Au plein cœur de l’Alaska, Irène vit avec Gary. Ils viennent de prendre leur retraite. Gary a pour projet de construire une cabane sur une île isolée de tout, Caribou Island, afin qu’ils puissent y vivre tous les deux. Mais au fur et à mesure que la construction avance, l’hiver se rapproche, les relations du couple se détériorent et Irène est prise de terribles migraines. Leurs enfants sont témoins de cette progressive descente aux enfers.

Deux ans après un premier roman qu’il avait mis plus de dix ans à écrire, le remarquable Sukkwan Island, David Vann revient cette fois-ci très vite avec Désolations. Si l’on peut voir des ressemblances assez nombreuses avec son roman précédent, celui-ci paraît à la fois plus ambitieux dans la forme mais peut-être moins dans le fond. Cette histoire se passe dans le même genre de paysage que son livre précédent. L’Alaska, avec sa nature omniprésente, son climat difficile et ses hommes au tempérament ombrageux, devient presque un personnage à part entière de toute l’histoire tant il semble avoir une influence directe sur les personnages et notamment leur psychologie.

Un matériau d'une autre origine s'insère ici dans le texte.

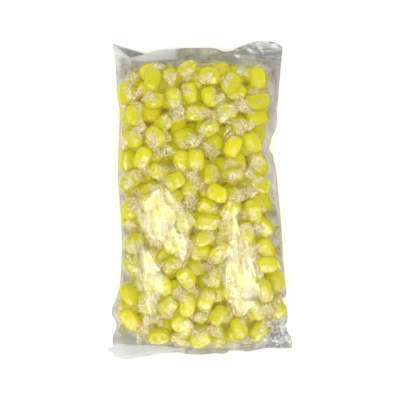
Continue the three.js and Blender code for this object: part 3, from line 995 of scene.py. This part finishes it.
def twist_material():
    """A wrapper's twisted end: crinkled, each facet milky or clear with painted highlights and shade, and
    clear along its cut edge.
    """
    s = Shader("wrapper_twist")
    fine, deep = s.noise(600, 3, 0.65), s.attribute("deep")
    facet = s.plus(s.attribute("facet"), s.times(s.minus(fine, 0.5), 0.5))
    normal = s.bump(fine, 0.0006, 0.7)
    milk = s.greys(facet, [(0.0, 0.42), (0.2, 0.36), (0.26, 0.1), (0.46, 0.22), (0.66, 0.5), (0.85, 0.85)])
    milk = s.times(milk, s.minus(1.0, s.times(s.attribute("rim"), 0.9)))
    # Painted highlights and shade: each facet lighter or darker by its draw, standing in for the crinkles
    # catching the light.
    shade = s.ramp(facet, [
        (0.14, srgb(172, 152, 68)), (0.26, srgb(204, 188, 118)), (0.62, srgb(236, 221, 160)),
        (0.87, srgb(255, 250, 230)),
    ])
    warm = s.ramp(s.attribute("tint"), [
        (0, srgb(250, 240, 230)), (0.6, srgb(252, 252, 236)), (1, srgb(255, 255, 215)),
    ])
    # Buried twists are a flat yellow: painted light from the candies around them.
    color = s.blend(deep, s.blend(1.0, shade, warm, "MULTIPLY"), srgb(226, 212, 60))
    return s.finish(clear_film(s, (0.98, 0.97, 0.91, 1), color, milk, 2.2, 0.12, normal, 0.12))


def floor_material():
    s = Shader("floor")
    color = s.ramp(s.noise(2, 2), [(0, (0.96, 0.96, 0.96, 1)), (1, (0.98, 0.98, 0.98, 1))])
    return s.finish(s.add("ShaderNodeBsdfDiffuse", {"Color": color}).outputs[0])


# ---- The bag ----

film_look, back_look = bag_material(), back_material()
film = build_film(film_look)
back = build_back(back_look)
seam = build_seam(back_look)
corner = build_corner_fold(fold_material())
sweets = build_candies(candy_material())
sleeves = build_wrapper_films(sleeve_material())
twists = build_wrapper_twists(twist_material())

for piece, slot in (
    (film, "film"), (back, "film"), (seam, "film"), (corner, "film"),
    (sweets, "candy"), (sleeves, "wrapper"), (twists, "wrapper"),
):
    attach(piece, "root")
    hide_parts("candy_bag")

# ---- Floor, light and camera ----

bpy.ops.mesh.primitive_plane_add(size=6, location=(0, 0, 0))
floor = bpy.context.object
floor.name = "floor"
floor.data.materials.append(floor_material())

# How bright the studio is by the sine of the height looked at: pale walls, dark straight above.
SKY = ((0.0, 0.45), (0.4, 0.8), (0.7, 1.0), (0.9, 0.75), (0.965, 0.12))
SKY_STRENGTH = 1.5
WARM = (1.0, 0.95, 0.71)  # the softboxes' colour
LENS, SENSOR, VIEW_WIDTH = 120, 36, 0.42  # the view's width at the middle of the bag, in metres

world = bpy.data.worlds.new("studio")
world.use_nodes = True
sky = world.node_tree
upward_part = sky.nodes.new("ShaderNodeSeparateXYZ")
sky.links.new(sky.nodes.new("ShaderNodeTexCoord").outputs["Generated"], upward_part.inputs[0])
fade = sky.nodes.new("ShaderNodeValToRGB")
sky.links.new(upward_part.outputs["Z"], fade.inputs["Fac"])
sky.links.new(fade.outputs["Color"], sky.nodes["Background"].inputs["Color"])
while len(fade.color_ramp.elements) < len(SKY):
    fade.color_ramp.elements.new(0.5)
for stop, (height, light) in zip(fade.color_ramp.elements, SKY):
    stop.position = height
    stop.color = (light, light, light, 1)
sky.nodes["Background"].inputs["Strength"].default_value = SKY_STRENGTH
bpy.context.scene.world = world


def softbox(name, place_at, width, height, radiance):
    """A studio light facing the bag. radiance is how bright it looks; white paper is about 1."""
    light = bpy.data.lights.new(name, "AREA")
    light.shape = "RECTANGLE"
    light.size, light.size_y = width, height
    light.energy = radiance * math.pi * width * height
    light.color = WARM
    lamp = bpy.data.objects.new(name, light)
    lamp.location = place_at
    lamp.rotation_euler = (-lamp.location).to_track_quat("-Z", "Y").to_euler()
    bpy.context.scene.collection.objects.link(lamp)


softbox("light_left", (-0.38, -0.32, 1.5), 0.62, 0.62, 3.3)
softbox("light_right", (0.38, -0.32, 1.5), 0.62, 0.62, 3.3)
softbox("light_low", (0.0, -0.95, 1.25), 0.7, 0.3, 5.0)

camera_data = bpy.data.cameras.new("camera")
camera_data.lens, camera_data.sensor_width = LENS, SENSOR
camera_data.dof.use_dof = False
camera_data.clip_end = 20
camera = bpy.data.objects.new("camera", camera_data)
camera.location = (0.0002, 0, VIEW_WIDTH * LENS / SENSOR + 0.017)
bpy.context.scene.collection.objects.link(camera)
bpy.context.scene.camera = camera

bpy.context.scene.view_settings.view_transform = "Standard"
bpy.context.scene.cycles.transparent_max_bounces = 40
bpy.context.scene.cycles.max_bounces = 10
bpy.context.scene.cycles.transmission_bounces = 8
bpy.context.scene.cycles.sample_clamp_indirect = 6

Parce que c’est bien d’un livre sur les comportements humains dont il s’agit ici. Les relations au sein de différents couples, et notamment ce couple de retraités, mais aussi celles qui peuvent exister avec les enfants sont disséquées. Ce n’est pas la vision la plus optimiste de l’amour, c’est le moins que l’on puisse dire tant toutes les histoires deviennent de plus en plus sombres. Alors que la première moitié du livre présente un nombre plutôt important de personnages et de situations (contrairement donc, à Sukkwan Island), peu à peu, l’auteur resserre son intrigue sur les véritables protagonistes, ce qui renforce le côté oppressant de ce livre. Le drame se sent dès le début mais l’auteur a un vrai talent pour le rendre toujours plus proche et finalement réel.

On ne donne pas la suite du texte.